Cover lightly with a towel and let rise until doubled. Bake at 350 degrees about 25 to 30 minutes, until golden. Remove from oven and brush with melted butter. When cooled, drizzle thick powdered sugar icing over the coffee cakes, allowing the filling to peek through between the squiggles of icing.
12 ounces frozen raspberries, thawed; reserve juice
1/2 to 3/4 c sugar, according to your tastes
2 T cornstarch
Place the drained juice from the raspberries in a measuring cup and add enough water to make 1 cup.
In a large microwave-safe bowl, stir the sugar and cornstarch together until well blended. Gradually add the water and raspberry juice mixture and stir. Microwave at low to medium power for about 2 to 3 minutes, stirring once or twice. The mixture should bubble and become clear and thick.
Remove from microwave and stir in the berries. Set aside until cool.
Powdered Sugar Icing
2 T butter, softened or melted
approximately 1 pound powdered sugar
1 t vanilla
Gradually stir some powdered sugar into the butter until it is creamy. Add the vanilla and a very little milk and then some more powdered sugar. Continue beating together, alternating powdered sugar and a few drops of milk until the powdered sugar is used up.

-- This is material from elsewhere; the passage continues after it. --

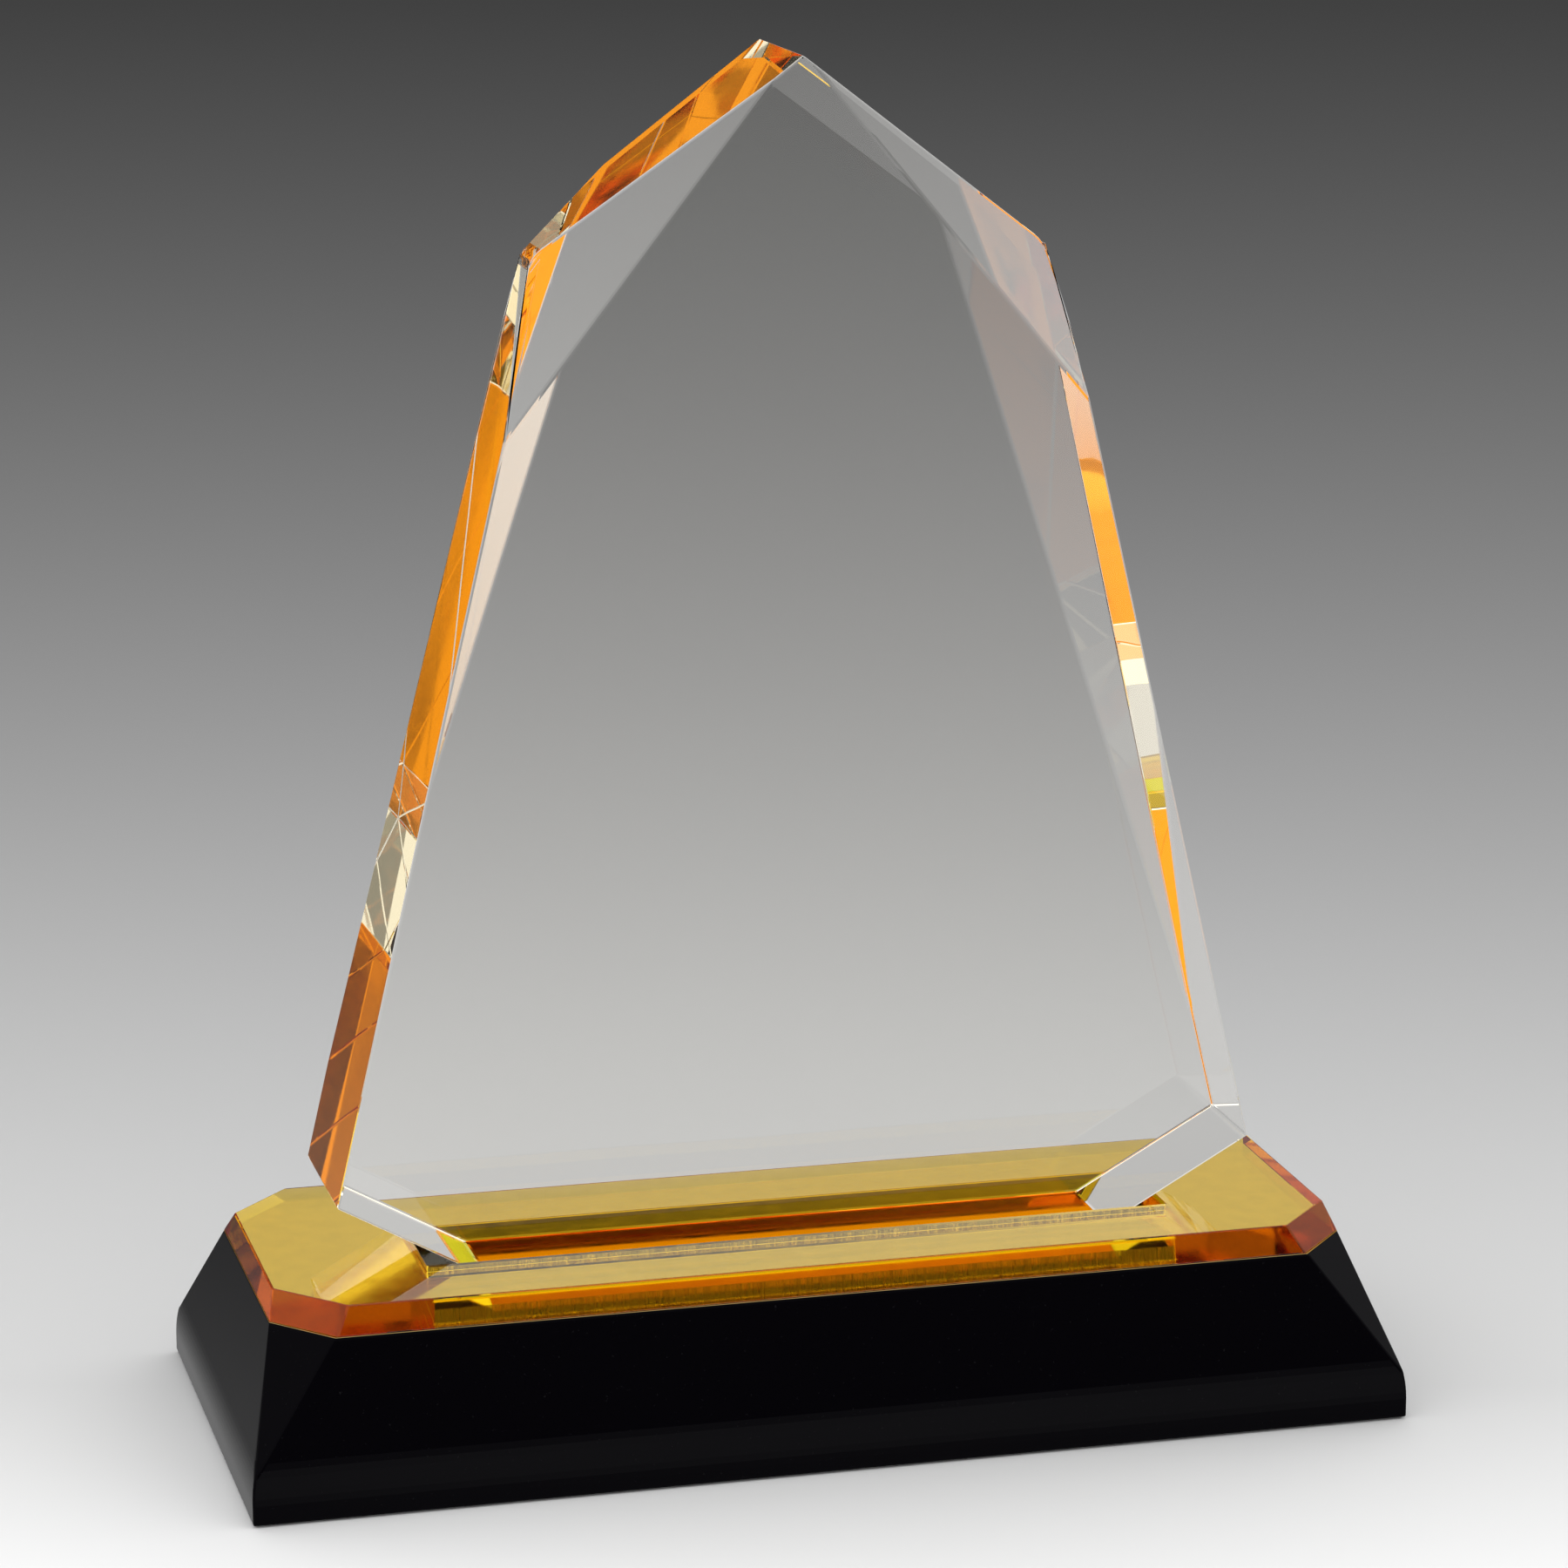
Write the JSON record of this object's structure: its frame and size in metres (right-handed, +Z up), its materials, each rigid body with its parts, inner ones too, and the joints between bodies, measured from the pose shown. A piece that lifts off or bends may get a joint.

If you have never made this kind of icing before, be VERY careful! It takes only a few drops of milk to turn the icing from "just a little too stiff" to a soupy mix that will run right off of whatever it is you want to ice. Slow and steady is the rule here. The good news is that you can correct icing that is too thin by just adding more powdered sugar. The bad news of course is that you either have no more powdered sugar to add or you will end up with enough icing for half a dozen cakes! (If the latter occurs, cover the icing tightly and refrigerate; it will keep for a week or more, until your next baking session.)